Principal Investigators
Mark Johnson
Gabriel Kanelopoulos
Inclusive Dates 
07/07/21 - Current

Background

Advances in computing capabilities and demands for more fully-functioned flight software applications have sparked an increase in the deployment of mixed-criticality systems (MCS), where multiple applications of various criticality execute sharing processor resources and memory. This presents opportunities to reduce costs as more functionalities can be packed on the same machine. However, this presents significant potential for faults, as application partitions can corrupt one another or starve one another for processor time.
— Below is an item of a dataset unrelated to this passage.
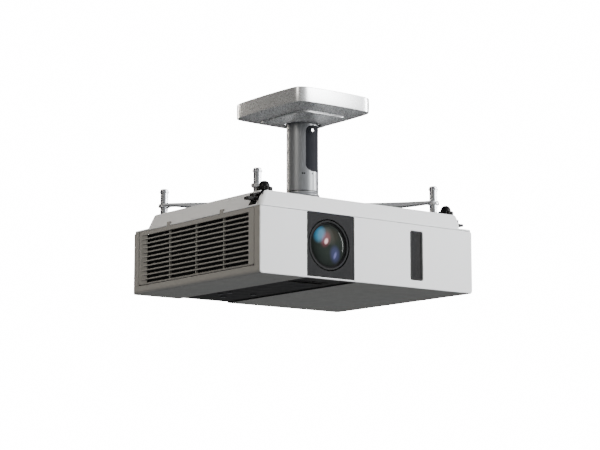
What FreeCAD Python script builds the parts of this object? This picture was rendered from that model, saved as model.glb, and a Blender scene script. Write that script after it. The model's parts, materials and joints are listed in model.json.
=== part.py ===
import FreeCAD, Part
import math
import os
import re
import Sketcher
from FreeCAD import Placement, Rotation, Vector

# Ceiling-hung video projector with its ceiling mount, in millimetres.
# The origin is the centre of the mounting face on the ceiling, +Z is up, and
# the lens looks towards -Y.  The projector hangs upside down, so its real top
# faces the floor and its feet point at the ceiling.

SIZES = {
    # ceiling plate, column and the cover round its top
    "plate_width": 118, "plate_depth": 146, "plate_thick": 4, "plate_corner": 14,
    "bolt_span_x": 84, "bolt_span_y": 112, "bolt_hole": 3.5, "cable_hole": 19,
    "flange_rim": 5, "flange_height": 12, "fit_gap": 0.05,
    "column_radius": 25, "column_wall": 2.5, "column_length": 145,
    "window_rise": 30, "window_high": 42, "window_half": 16.9, "window_corner": 10,
    "window_turn": 17, "grub_rise": 26,
    "cover_width": 152.9, "cover_depth": 180.4, "cover_corner": 27, "cover_rim": 23.5,
    "cover_gap": 0.3, "cover_wall": 2.2, "cover_slope": 4.2, "cover_step": 3, "cover_dish": 7.6,
    "step_width": 91, "step_depth": 119, "step_corner": 18, "hole_gap": 4,
    # swivel head, tilt block and hub
    "collar_gap": 1.5, "collar_height": 6, "collar_inset": 0.4, "collar_flare": 2,
    "swivel_bolt_radius": 5, "tilt_drop": 12.5, "roll_drop": 20.5, "pin_radius": 2.5,
    "ear_inner": 19, "ear_thick": 4, "ear_half": 8, "ear_round": 7, "block_half": 18.5,
    "block_slim": 10, "block_head": 4.5, "hub_drop": 21, "hub_thick": 3, "hub_radius": 48,
    "hub_window_x": 28, "hub_window_y": 18.4,
    # arms and posts
    "arm_half": 9.5, "arm_web": 2, "arm_depth": 5.5, "arm_bow": 9, "hub_reach": 38,
    "slot_half": 6.3, "slot_length": 34,
    "post_radius": 6, "post_height": 41.5, "cap_radius": 7.2, "cap_height": 6.2, "cap_flange": 2.8,
    "nut_radius": 9, "nut_height": 3.5,
    # projector case
    "case_width": 406, "case_depth": 332, "case_height": 96.7, "case_gap": 37,
    "lip_height": 2.8, "taper_height": 23.5, "wall": 2.5, "seam": 0.3, "edge_round": 2.2,
    "lens_offset": 78.8, "panel_shift": 3.4, "panel_half": 43.4, "lens_ratio": 0.388, "lens_step": 2.8,
    "barrel_wall": 1.5, "glass_step": 3.7, "glass_depth": 6,
    "ir_left": 77.4, "ir_right": 101.6, "ir_low": 12, "ir_top": 10.4,
    "door_margin": 15.1, "door_low": 12.8, "door_gap": 0.6, "rib_half": 1,
    "slot_rows": 11, "slot_height": 5, "slot_base": 15.4, "slot_top": 11.9, "latch_half": 5,
    "band_left": 118, "band_right": 23.5, "band_inset": 6, "band_depth": 1.8,
    "key_radius": 4.8, "key_travel": 0.8,
    "filter_thick": 6, "fan_ratio": 0.41, "fan_thick": 25, "blade_gap": 5, "hub_core": 15,
    # adjustable front feet
    "foot_inset_x": 27.8, "foot_inset_y": 28.3, "notch_inset": 20, "foot_ring_radius": 12.2, "foot_ring_height": 5.5,
    "foot_dome_radius": 8.3, "foot_stud": 4, "foot_tip": 15.5,
}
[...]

The objective of this ongoing research is to utilize and/or extend the novel, high assurance capability-based seL4 microkernel to create a reusable, secure flight software stack in support of deploying MCS, while also protecting against common weaknesses of MCS.

Approach

The approach taken by Southwest Research Institute® involves four primary technical tasks which are:

  1. Analyze and benchmark what is offered in seL4 to support robust application partition isolation by default;

  2. Design a sample MCS application competing for system resources with various failure modes;

  3. Upgrade the kernel to implement a MCS hypervisor;

  4. Validate and benchmark the performance of the hypervisor against the failure modes of the application.

Accomplishments

The initial state of the kernel’s security mechanisms was benchmarked and characterized. A sample MCS application was created with clear failure modes and an MCS hypervisor was created. We have shown that memory and processor time is isolated in this sample MCS application, with faults in partitions being caught and handled.